A woodwind doubler (or reed doubler) is a multi-instrumentalist musician who can play instruments from more than one woodwind family (clarinets, saxophones, oboes, bassoons, flutes, or recorders). Folk or ethnic woodwind instruments (e.g. pan flute, Irish flute) may also be included in this description. A player who plays two instruments from the same family (e.g., oboe and English horn, clarinet and bass clarinet, flute and piccolo) is also sometimes called a doubler.

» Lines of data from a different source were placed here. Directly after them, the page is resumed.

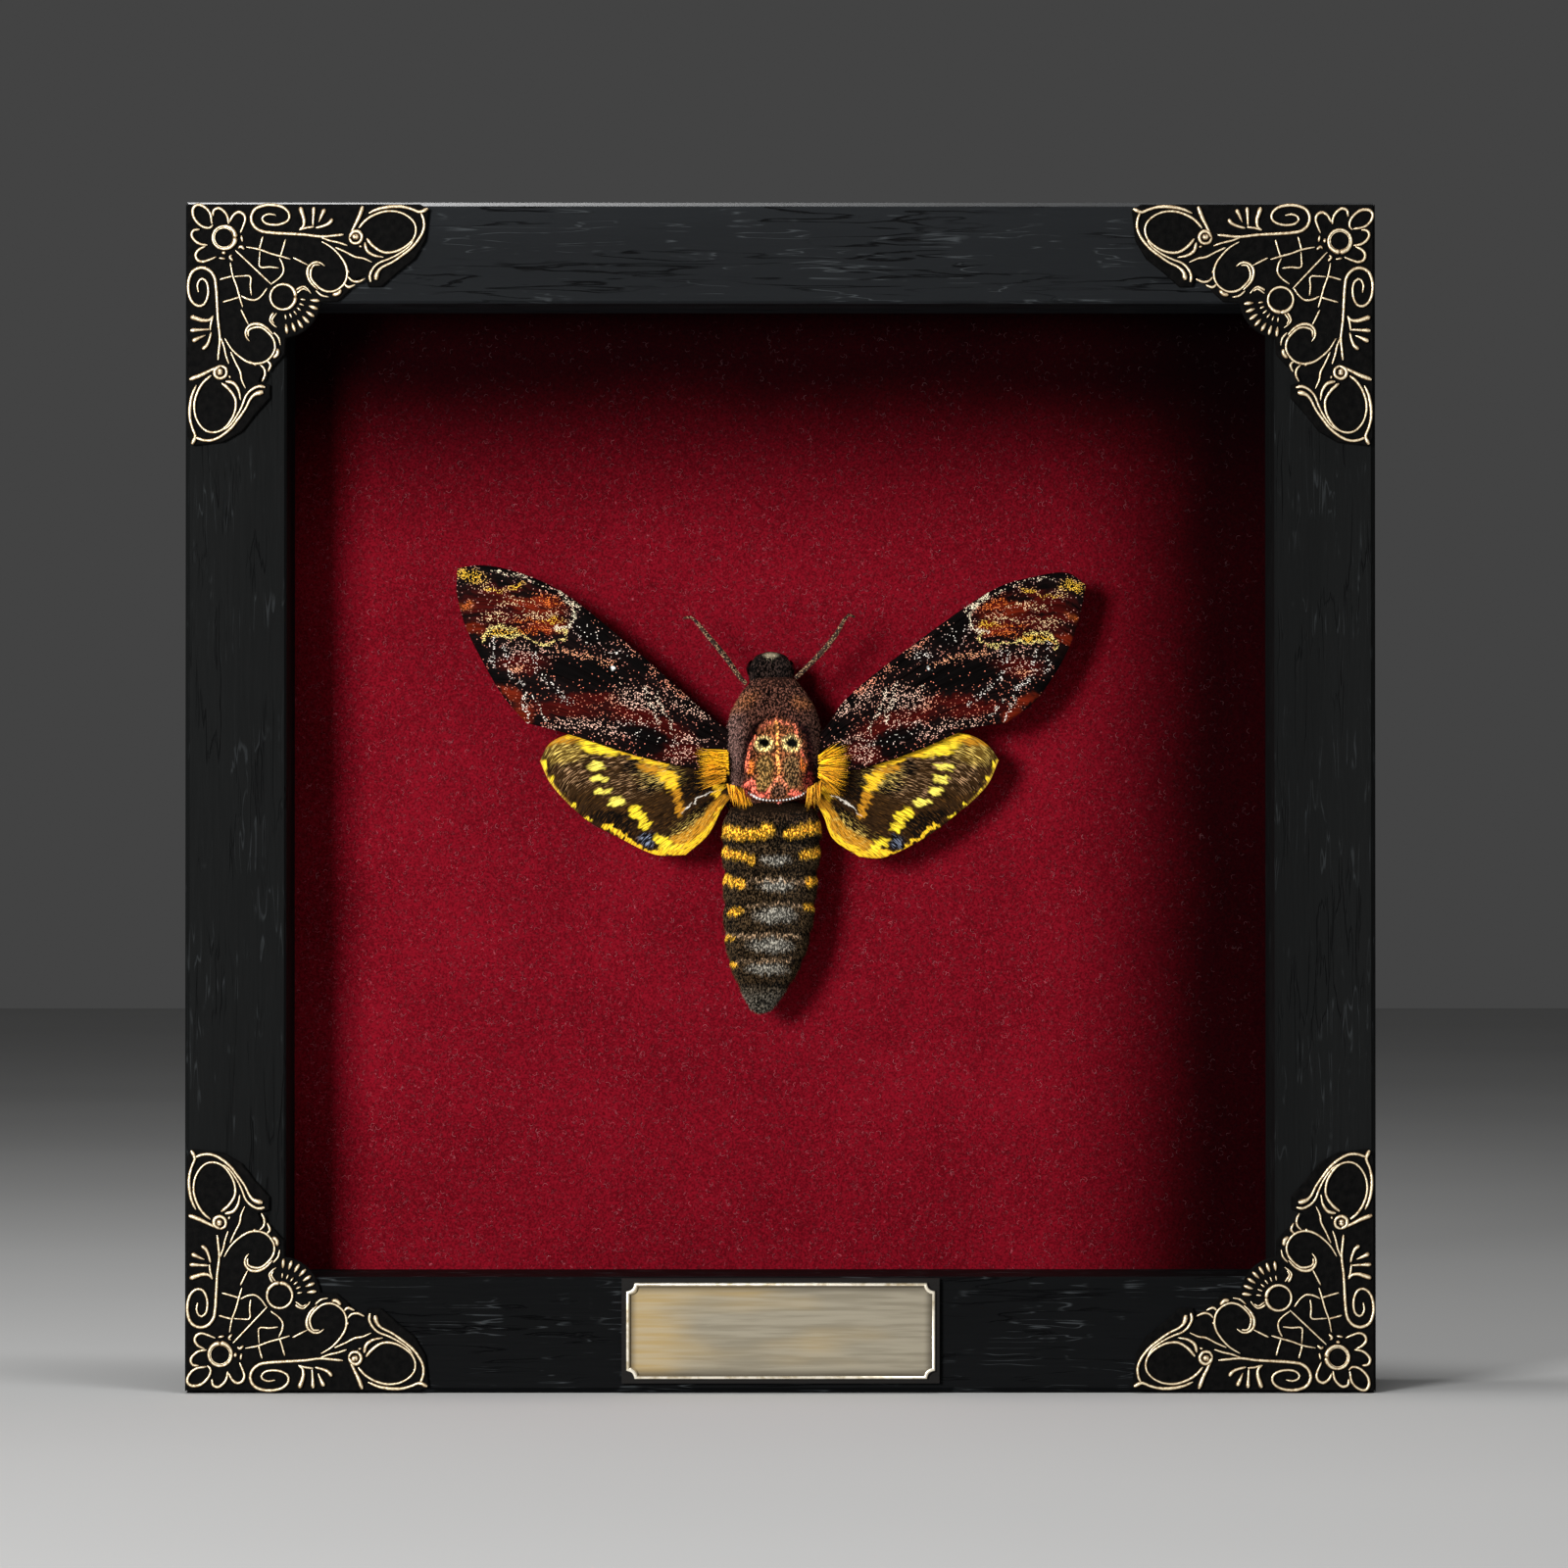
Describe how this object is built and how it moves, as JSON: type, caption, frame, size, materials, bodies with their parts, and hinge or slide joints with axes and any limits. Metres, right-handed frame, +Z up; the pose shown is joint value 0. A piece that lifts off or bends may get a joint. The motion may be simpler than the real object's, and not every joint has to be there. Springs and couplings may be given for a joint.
{
  "type": "framed hawkmoth specimen",
  "caption": "death's-head hawkmoth with spread wings mounted on crimson flock in a square black shadow-box frame with bronze filigree corners and a bare plaque",
  "frame": {"origin": "middle of the frame's footprint, on the surface that the bottom rail stands on", "axes": "+X to the right as the viewer faces the moth, +Y into the box towards its back, +Z up"},
  "size_m": [0.2, 0.0349, 0.2],
  "materials": {
    "black_wood": "black stained wood with an embossed wavy grain, satin",
    "crimson_flock": "crimson flock with pale lint",
    "brown_board": "pressed fibre board",
    "steel": "zinc-plated",
    "bronze": "cast bronze, darkened in the recesses and rubbed bright on the ridges",
    "plaque_bronze": "brushed bronze with golden patches",
    "thorax_fur": "dark fur with the pale skull mark",
    "abdomen_fur": "short fur, yellow side bands on dark olive",
    "forewing_scales": "dark brown and black scales with cream and gold marks",
    "hindwing_scales": "yellow scales with dark bands",
    "eye": "dark faceted eye, glossy",
    "chitin": "dark brown horn with short scales"
  },
  "bodies": {
    "root": {"rail_top": "black_wood", "rail_bottom": "black_wood", "rail_left": "black_wood", "rail_right": "black_wood", "backing_board": "crimson_flock", "back_panel": "brown_board", "turn_button_left_low": "steel", "turn_button_right_low": "steel", "turn_button_left_high": "steel", "turn_button_right_high": "steel", "hanger": "steel", "corner_top_left": "bronze", "corner_bottom_left": "bronze", "corner_bottom_right": "bronze", "corner_top_right": "bronze", "plaque": "plaque_bronze", "thorax": "thorax_fur", "head": "thorax_fur", "abdomen": "abdomen_fur", "forewing_left": "forewing_scales", "forewing_right": "forewing_scales", "hindwing_left": "hindwing_scales", "hindwing_right": "hindwing_scales", "antenna_left": "chitin", "antenna_right": "chitin", "eye_left": "eye", "eye_right": "eye", "leg_front_left": "chitin", "leg_front_right": "chitin", "leg_middle_left": "chitin", "leg_middle_right": "chitin", "leg_hind_left": "chitin", "leg_hind_right": "chitin", "pin_thorax": "steel", "pin_abdomen": "steel"}
  },
  "joints": []
}
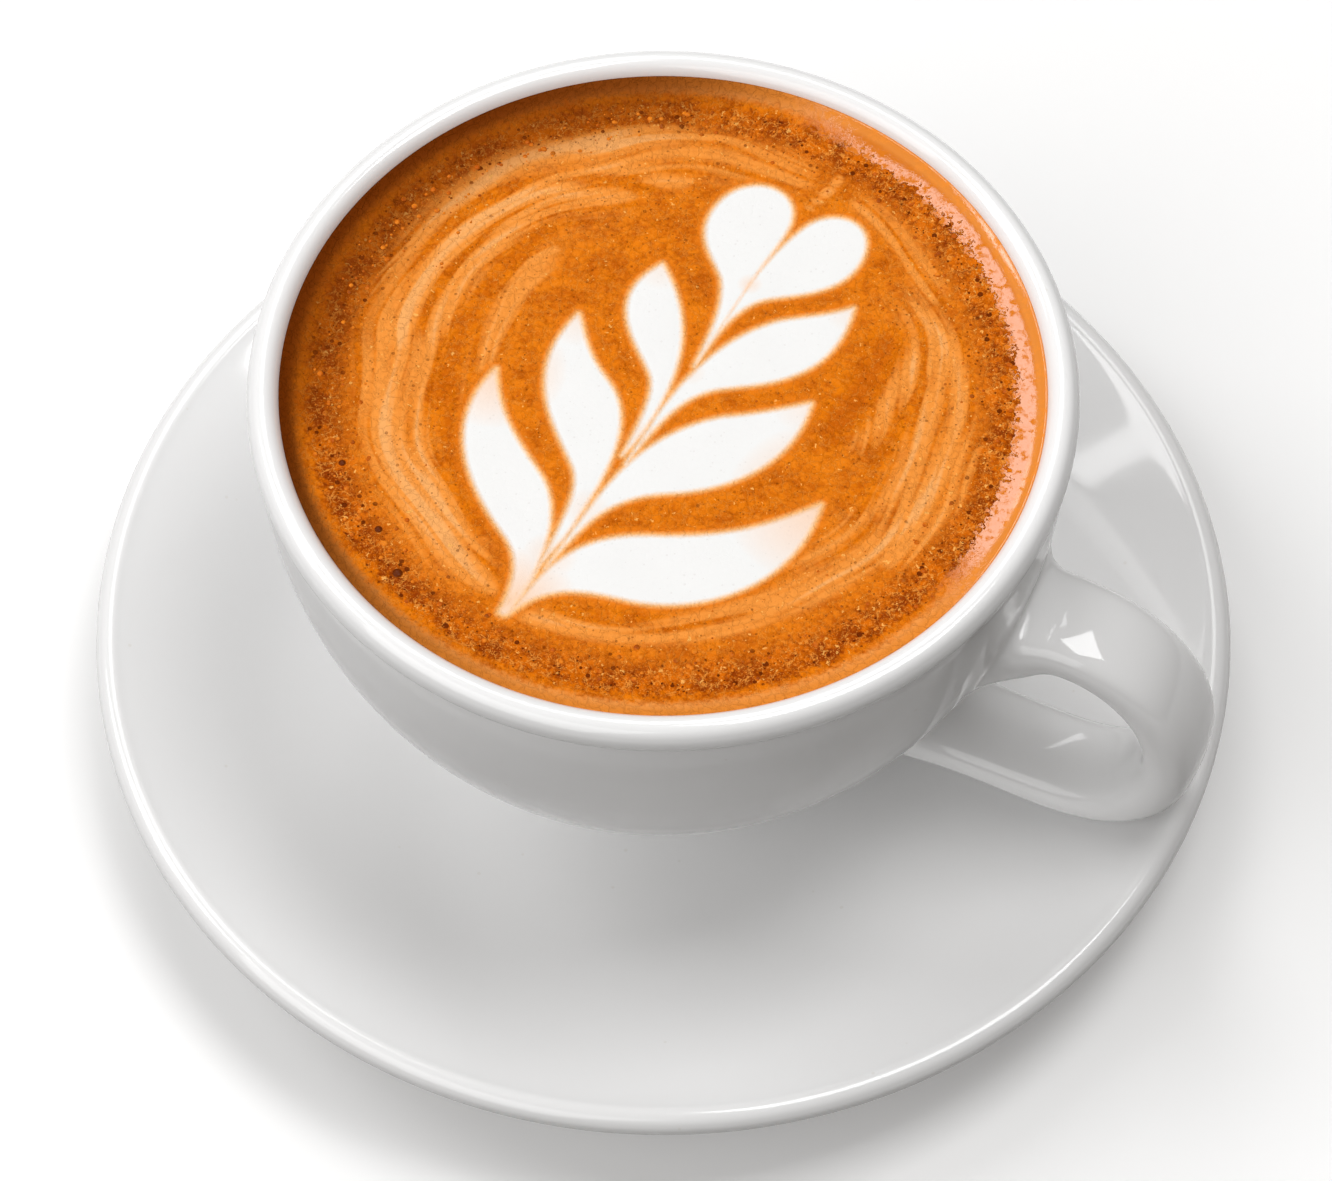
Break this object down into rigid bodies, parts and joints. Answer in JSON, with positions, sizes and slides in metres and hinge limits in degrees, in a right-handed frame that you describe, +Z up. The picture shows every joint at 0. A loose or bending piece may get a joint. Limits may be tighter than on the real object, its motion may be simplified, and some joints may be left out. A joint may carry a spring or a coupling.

Longtime classical music practice has expected the non-principal player in a section to double on common auxiliary instruments: piccolo or alto flute for flutists, English horn for oboists, bass clarinet or E♭ clarinet for clarinetists. In commercial work, including Hollywood film scores and Broadway musicals, the practice evolved, with some specialists developing great expertise on instruments from several woodwind families. In such commercial work, players may be paid an additional amount for each double. Hiring four or five proficient reed doublers is still more cost-effective than hiring individual players for each instrument in the score. Even before 1940, Broadway reed players were commonly expected to double up to five instruments. The Reed III book for West Side Story (1957), for example, calls for flute, piccolo, oboe, English horn, clarinet, bass clarinet, and tenor and baritone saxophones.